Report every line in the listing below where the string "this" shows up.

_Collected data_
──────
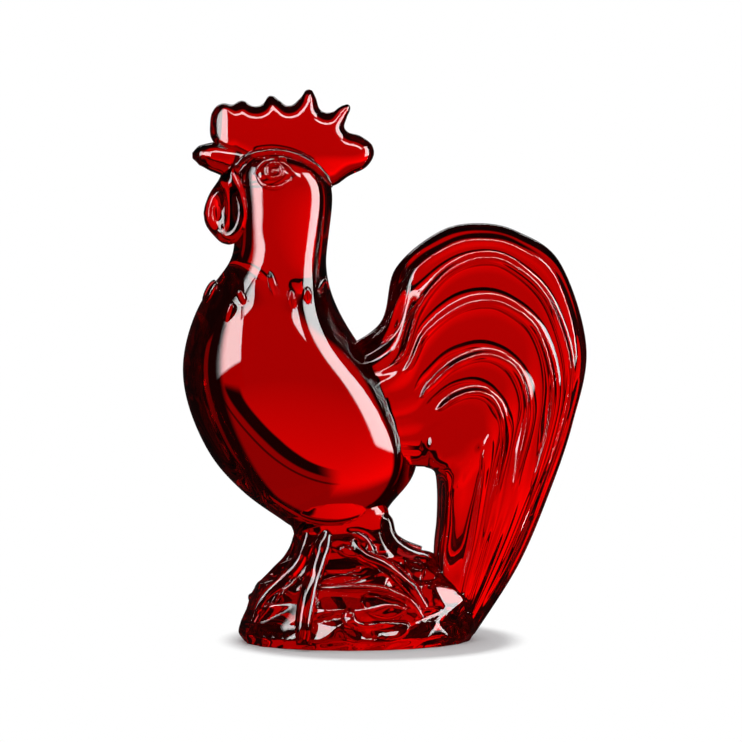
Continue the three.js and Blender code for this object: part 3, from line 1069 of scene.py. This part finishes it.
# An arched edge on the right side of the wall. Its reach narrows sideways and upwards, and
# along it run a broad dark band and a thin dark line.
ARCH_ASIDE = 2
ARCH_UPWARDS = 6.7
ARCH_STARTS = (-0.06, 0.06)
ARCH_FOOT = (-0.04, 0.02)
ARCH_EDGE = (0.84, 0.92)
ARCH_BAND_END = (1.24, 1.34)
ARCH_BAND_STARTS = (0, 0.1)
ARCH_LINE = (1.52, 1.56, 1.62, 1.68)
ARCH_LINE_STRENGTH = 0.8
WALL_TOP = (0.2, 0.4)
# Where the wall is lit: ahead, at two corners, far out at the sides, and on the table below
LIT_HEIGHTS = (-0.74, -0.58, 0.7, 0.85)
LIT_AHEAD = (0.62, 0.74)
LIT_CORNERS = (1.1, 1.2, 1.5, 1.6)
LIT_SIDES = (3, 4)
LIT_SIDES_TOP = (0.6, 0.9)
LIT_SIDES_LEVEL = 1.1
LIT_TABLE = (-0.95, -0.88)
LIT_TABLE_LEVEL = 0.8
# Light that has been mirrored inside the crystal has met its surface more often than this
STRAIGHT_PASSES = 3.5
SMALLEST = 0.001

# Where the floor's shadow gives way to the white background, in metres from its middle
FLOOR_MIDDLE = (-4, 0, 0)
FLOOR_FADE = (0.042, 0.052)

# Softboxes: the angles of their edges from the camera's side in degrees, the height of their
# foot, the share of their width that fades in, and how much the foot rises over the width
SOFTBOX_DISTANCE = 1.1
SOFTBOX_HEIGHT = 1.2
SOFTBOXES = (
    ("softbox_left", -38, -70, -0.11, 0.5, 0.3),
    ("softbox_right", 54, 78, 0.005, 0.15, 0),
)
# Strips overhead: the side that they stand on and their share of the softboxes' brightness
STRIPS = (("striplight_front", -1, 1), ("striplight_rear", 1, 0.35))
STRIP_PLACE = (0.75, 0.95)
STRIP_SIZE = (1.5, 0.2)
STRIP_TURN = -40
STRIP_FADE = 0.1
FOOT_FADE = 0.05

CAMERA_AZIMUTH = -6
CAMERA_ELEVATION = 4
CAMERA_DISTANCE = 1.3
CAMERA_TARGET = (-4.4, 0, 88.5)
SENSOR_WIDTH = 36
PHOTO_WIDTH = 742
MM_PER_PIXEL = 0.327


def connect(tree, value, socket):
    """Sets a socket to a number, or links another node's output to it."""
    if isinstance(value, (int, float)):
        socket.default_value = value
    else:
        tree.links.new(value, socket)


def calculate(tree, operation, *values):
    """A Math node. Each value is a number or another node's output."""
    node = tree.nodes.new("ShaderNodeMath")
    node.operation = operation
    for socket, value in zip(node.inputs, values, strict=False):
        connect(tree, value, socket)
    return node.outputs[0]


def product(tree, first, *others):
    for value in others:
        first = calculate(tree, "MULTIPLY", first, value)
    return first


def size_of(tree, value):
    """A value without its sign, kept off zero."""
    return calculate(tree, "MAXIMUM", calculate(tree, "ABSOLUTE", value), SMALLEST)


def choose(tree, switch, off, on):
    """The value off where the switch is 0, and on where it is 1."""
    node = tree.nodes.new("ShaderNodeMix")
    tree.links.new(switch, node.inputs["Factor"])
    connect(tree, off, node.inputs[2])
    connect(tree, on, node.inputs[3])
    return node.outputs[0]


def mix_shaders(tree, share, first, second):
    node = tree.nodes.new("ShaderNodeMixShader")
    tree.links.new(share, node.inputs[0])
    tree.links.new(first, node.inputs[1])
    tree.links.new(second, node.inputs[2])
    return node.outputs[0]


def ramp(tree, value, limits, at_low, at_high):
    """A soft step from one value to another while the input runs between the limits."""
    node = tree.nodes.new("ShaderNodeMapRange")
    node.interpolation_type = "SMOOTHSTEP"
    node.inputs["From Min"].default_value = limits[0]
    node.inputs["From Max"].default_value = limits[1]
    node.inputs["To Min"].default_value = at_low
    node.inputs["To Max"].default_value = at_high
    tree.links.new(value, node.inputs["Value"])
    return node.outputs["Result"]


def band(tree, value, limits, level=1):
    """A soft step up to a level and down again. The limits: start, full, full, end."""
    return product(
        tree, ramp(tree, value, limits[:2], 0, level), ramp(tree, value, limits[2:], 1, 0)
    )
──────
_Answer for the task_
Continue the three.js and Blender code for this object: part 3, from line 1069 of scene.py. This part finishes it.
# Light that has been mirrored inside the crystal has met its surface more often than this